Your task:
What is needed is the run of lines from the one containing "Keep writing the" through the one containing "return sum(1 for", echoed exactly, with both ends kept and nothing added.

Records provided:
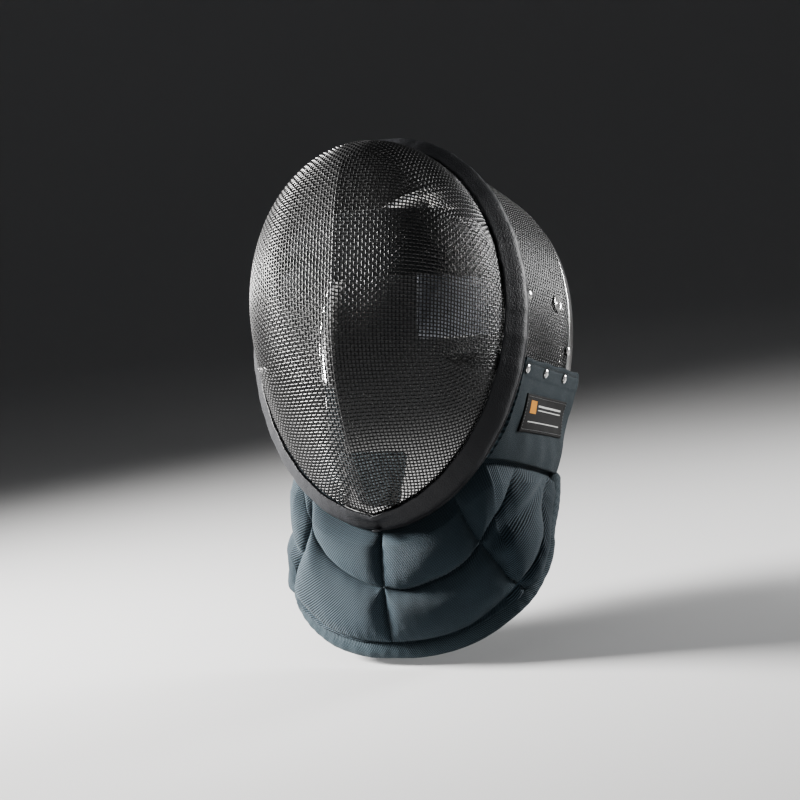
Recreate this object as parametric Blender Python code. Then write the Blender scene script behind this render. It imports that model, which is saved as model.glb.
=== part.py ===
# Fencing mask: woven wire face dome and side mesh joined under a leatherette trim,
# a steel rear band with a padded back tongue, and a quilted bib with riveted side flaps.
# Metres, +Z up, the face looks along -Y. The origin is where the crown of the head sits.
import math

import bmesh
import bpy
from mathutils import Vector

# Face opening, measured in the plane of the trim
FACE_TILT = math.radians(20.5)
FACE_HALF_WIDTH = 0.1047
FACE_ABOVE = 0.1370
FACE_BELOW = 0.1495
FACE_SQUARE_TOP = 2.0
FACE_SQUARE_CHIN = 1.9
FACE_BOW = 0.0045
CROWN_TO_FACE_BACK = 0.085
CROWN_TO_FACE_DOWN = 0.097

# Wire mesh, a wall as thick as two crossing wires
MESH_WALL = 0.0020
DOME_INSET = 0.0082
DOME_DEPTH = 0.088
DOME_FOOT = 0.0080
DOME_KEEL = 0.10
SIDE_GROW = 0.0015
SIDE_START = 0.0072
SIDE_LENGTH = 0.1220
SIDE_TAPER = 0.0004
SIDE_RISE = 0.0108
CROWN_DROP = 0.0091
REAR_SQUARE = 2.22
SIDE_END_ANGLE = -35.0
SIDE_LOW_CUT = 0.020

# Trim band that covers the joint of the two meshes
TRIM_WALL = 0.0020
TRIM_FRONT = 0.0090
TRIM_REAR = 0.0118
GAP = 0.0005

# Steel band along the rear edge, and the back tongue
BAND_WALL = 0.0012
BAND_WIDTH = 0.0290
BAND_OVERLAP = 0.0100
BAND_END_ANGLE = -13.0
TONGUE_WIDTH = 0.040
TONGUE_WALL = 0.0015
TONGUE_REACH = 0.020
TONGUE_DROP = 0.090
PAD_WIDTH = 0.074
PAD_WALL = 0.012

# Side flaps of the bib
FLAP_WALL = 0.0030
FLAP_TOP = -0.030
FLAP_BOTTOM = -0.103
FLAP_TOP_RISE = 0.115
FLAP_BOTTOM_RISE = 0.05
FLAP_REAR_TOP = 0.148
FLAP_REAR_BOTTOM = 0.136
FLAP_SPREAD_START = 0.050
FLAP_NARROW = 0.080
FLAP_SPREAD_OVER = 0.045
LABEL_LENGTH = 0.096
LABEL_HEIGHT = 0.028
LABEL_WALL = 0.0008
LABEL_START = 0.031
LABEL_BELOW_TOP = 0.0255

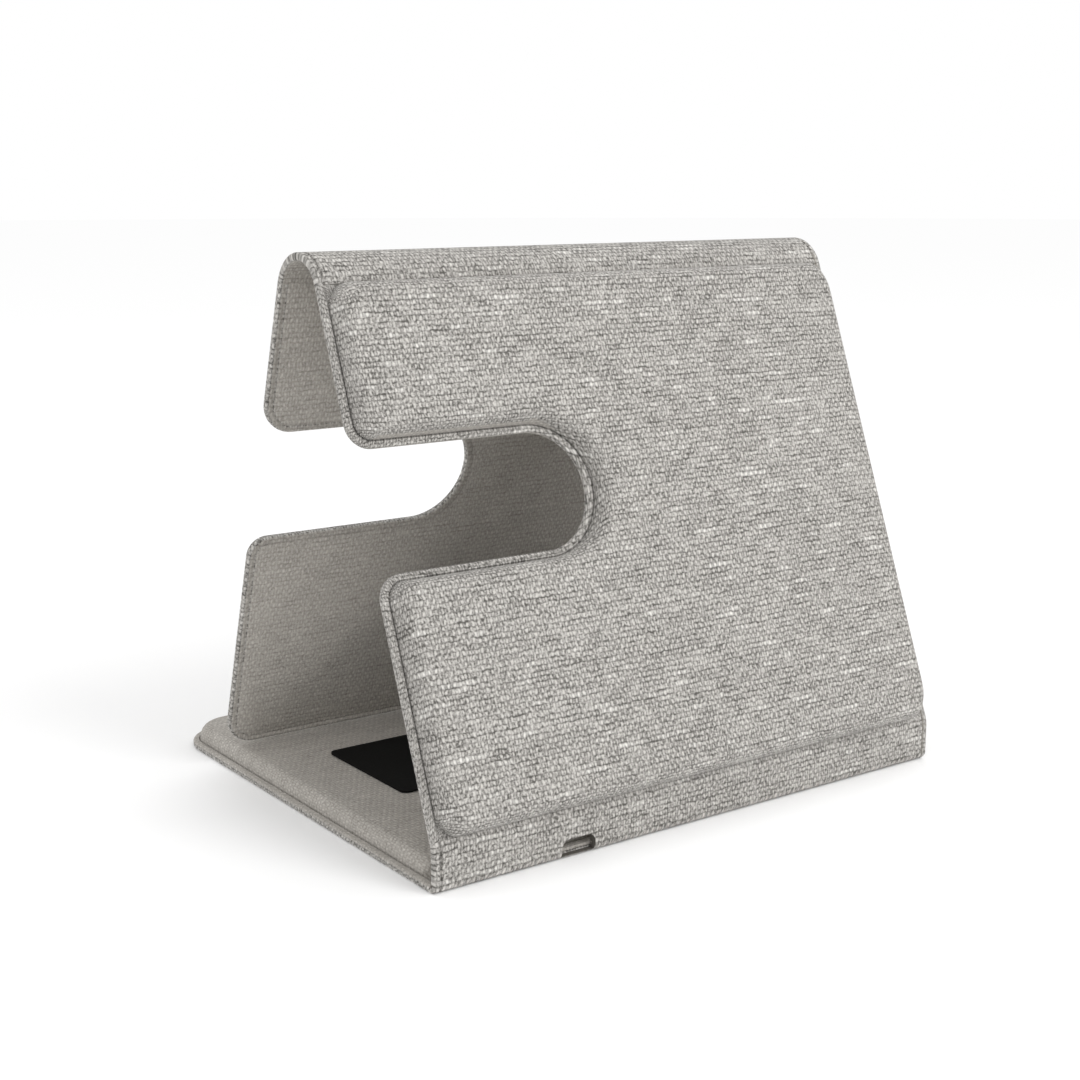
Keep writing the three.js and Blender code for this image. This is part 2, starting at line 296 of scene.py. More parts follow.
def grid_faces(obj, height, near, far):
    """Cuts the last, large face into a grid, so that it can swell."""
    in_edit(obj)
    choose(obj, "FACE", lambda c: abs(c.z - height) < 1e-4)
    lines = [(0, x) for x in np.arange(-half_wide + GRID, half_wide, GRID)]
    lines += [(1, y) for y in np.arange(near + GRID, far, GRID)]
    for axis, value in lines:
        normal = [0, 0, 0]
        normal[axis] = 1
        choose(obj, "FACE", lambda c: abs(c.z - height) < 1e-4)
        bpy.ops.mesh.bisect(plane_co=[value * n for n in normal], plane_no=normal, threshold=1e-5)
    out_of_edit()


def open_edges(obj):
    """Counts the edges that don't have exactly two faces, which a closed piece has none of."""
    uses = {}
    for face in obj.data.polygons:
        for key in face.edge_keys:
            uses[key] = uses.get(key, 0) + 1
    return sum(1 for n in uses.values() if n != 2)


def round_pad_corner(obj, x, y, top):
    """Rounds one corner of the pad. The ridge that climbs the rings at that corner is bevelled."""
    in_edit(obj)
    choose(obj, "EDGE", lambda c: False)
    out_of_edit()
    for edge in obj.data.edges:
        ends = [obj.data.vertices[i].co for i in edge.vertices]
        insets = [(abs(x - c.x), abs(y - c.y)) for c in ends]
        on_ridge = all(abs(a - b) < 0.01 and LINE_IN - 0.01 < a < 9 for a, b in insets)
        edge.select = on_ridge and all(c.z > 0 for c in ends) and max(c.z for c in ends) <= top + 0.01
    bpy.ops.object.mode_set(mode="EDIT")
    bpy.ops.mesh.select_mode(type="EDGE")
    bpy.ops.mesh.bevel(offset=PAD_CORNER, segments=7, affect="EDGES", clamp_overlap=False)
    out_of_edit()


# %% [markdown]
# ## The cloth's own coordinates
# The weave has to run on from panel to panel and over the folds as one strip of cloth does, and it has to
# follow the pads' shoulders down without stretching. So every piece gets a UV map in metres of cloth: u is the
# distance along the thread that crosses the stand, and v the distance along the strip, counted from the crease
# between base and spine. Where the cloth goes down a shoulder or an edge, the map moves outwards by the drop.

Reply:
Keep writing the three.js and Blender code for this image. This is part 2, starting at line 296 of scene.py. More parts follow.
def grid_faces(obj, height, near, far):
    """Cuts the last, large face into a grid, so that it can swell."""
    in_edit(obj)
    choose(obj, "FACE", lambda c: abs(c.z - height) < 1e-4)
    lines = [(0, x) for x in np.arange(-half_wide + GRID, half_wide, GRID)]
    lines += [(1, y) for y in np.arange(near + GRID, far, GRID)]
    for axis, value in lines:
        normal = [0, 0, 0]
        normal[axis] = 1
        choose(obj, "FACE", lambda c: abs(c.z - height) < 1e-4)
        bpy.ops.mesh.bisect(plane_co=[value * n for n in normal], plane_no=normal, threshold=1e-5)
    out_of_edit()


def open_edges(obj):
    """Counts the edges that don't have exactly two faces, which a closed piece has none of."""
    uses = {}
    for face in obj.data.polygons:
        for key in face.edge_keys:
            uses[key] = uses.get(key, 0) + 1
    return sum(1 for n in uses.values() if n != 2)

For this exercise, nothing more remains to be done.